What remained with me till the very end? Bitterness. And I expected this bitterness to stay with me till death. But death, just recently so near, began to ease away little by little. Death was replaced not by life, but by semi-consciousness, an existence which had no formula and could not be called life. Each day, each sunrise brought with it the danger of some new lurch into death. But it never happened. I had the easiest of jobs, easier even than being a watchman – I chopped wood to boil water. They could have kicked me out, but where to? The taiga is a distant thing, and our little village was like an island in the world of the taiga. I could barely lift my feet, the two hundred yards from the tent to the work area seemed endless, and to cover it I had to rest more than once. Even now I clearly remember all the ruts and potholes on that path of death. And I remember the creek on whose bank I would lie on my stomach to lap up the cold, delicious water. The two-handed saw that I sometimes carried on my shoulder and sometimes dragged behind me seemed unbelievably heavy.

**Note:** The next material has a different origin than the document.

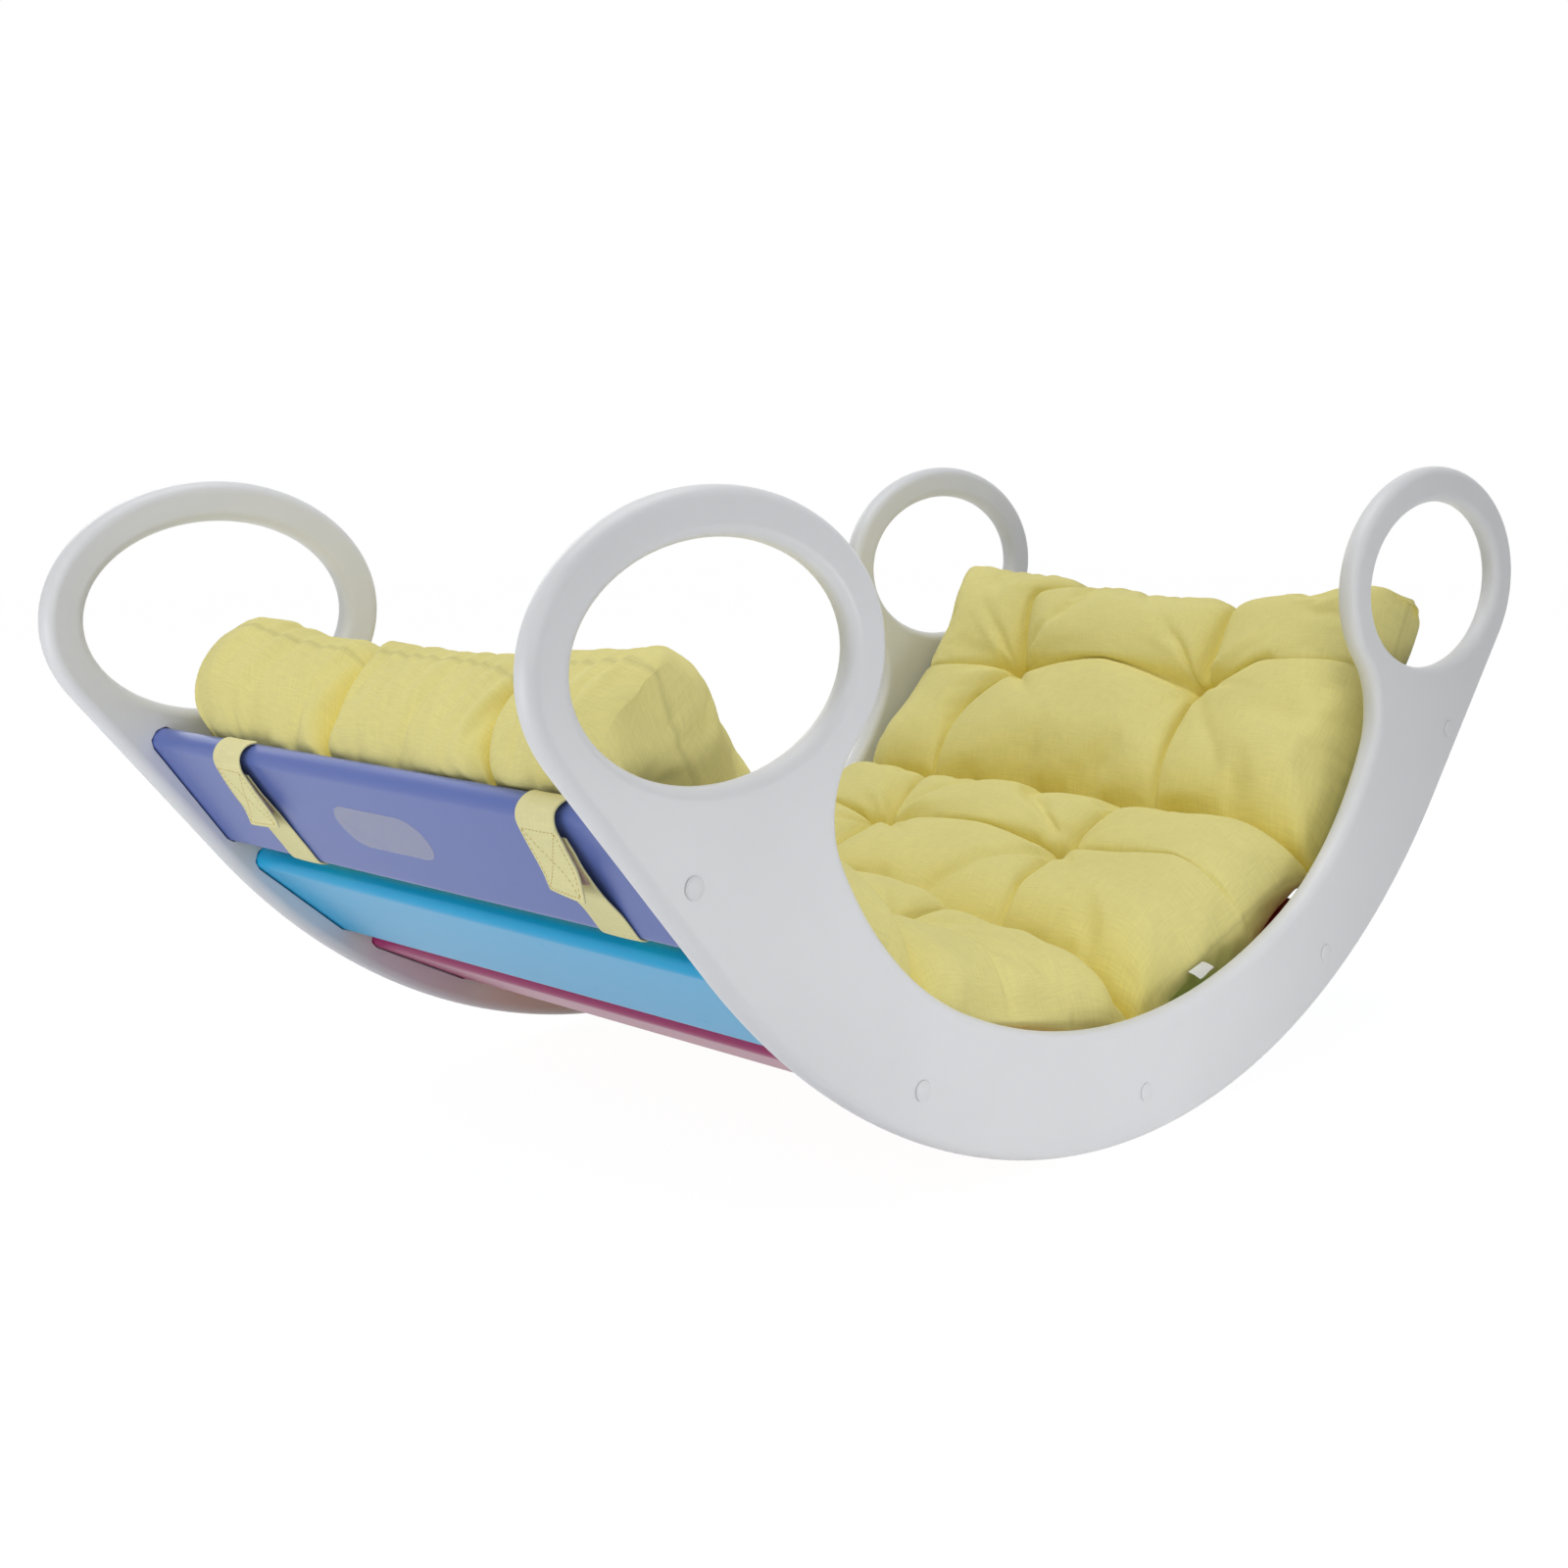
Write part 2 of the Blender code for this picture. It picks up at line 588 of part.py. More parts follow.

I never did manage to boil water in time for dinner. But none of the workers (all of them had been convicts just yesterday) ever noticed if the water was boiling or not. Kolyma had taught all of us to distinguish only hot water from cold, raw water.
We were totally indifferent about the dialectic leap of quantity into quality. We weren’t philosophers but workers, and our hot drinking-water betrayed none of the important qualities of this leap.
I ate, indifferently stuffing into my mouth anything that seemed edible – scraps, last year’s marsh berries.
There were two shotguns in our tent. Grouse were not afraid of people and at first they could be shot from the tent threshold itself. Game was either roasted whole in the ashes of the campfire or it was boiled. Down for pillows was a sure source of income for the free masters of guns and forest birds. Cleaned and plucked, the birds were boiled in three-quart tin cans suspended over the campfire. I never found any remnants of these magic birds. The hungry teeth of free men ground each bone to nothing. This was another miracle of the taiga.
I never tried a piece of grouse. Mine were the berries, the roots of the grass, the rations. And I didn’t die. With increasing indifference and without bitterness I began to watch the cold red sun, the bare mountaintops where the rocks, the turns of the river, the trees were all sharp and unfriendly. In the evenings a cold fog rose from the river, and there was no single hour in the taiga day when I felt warm.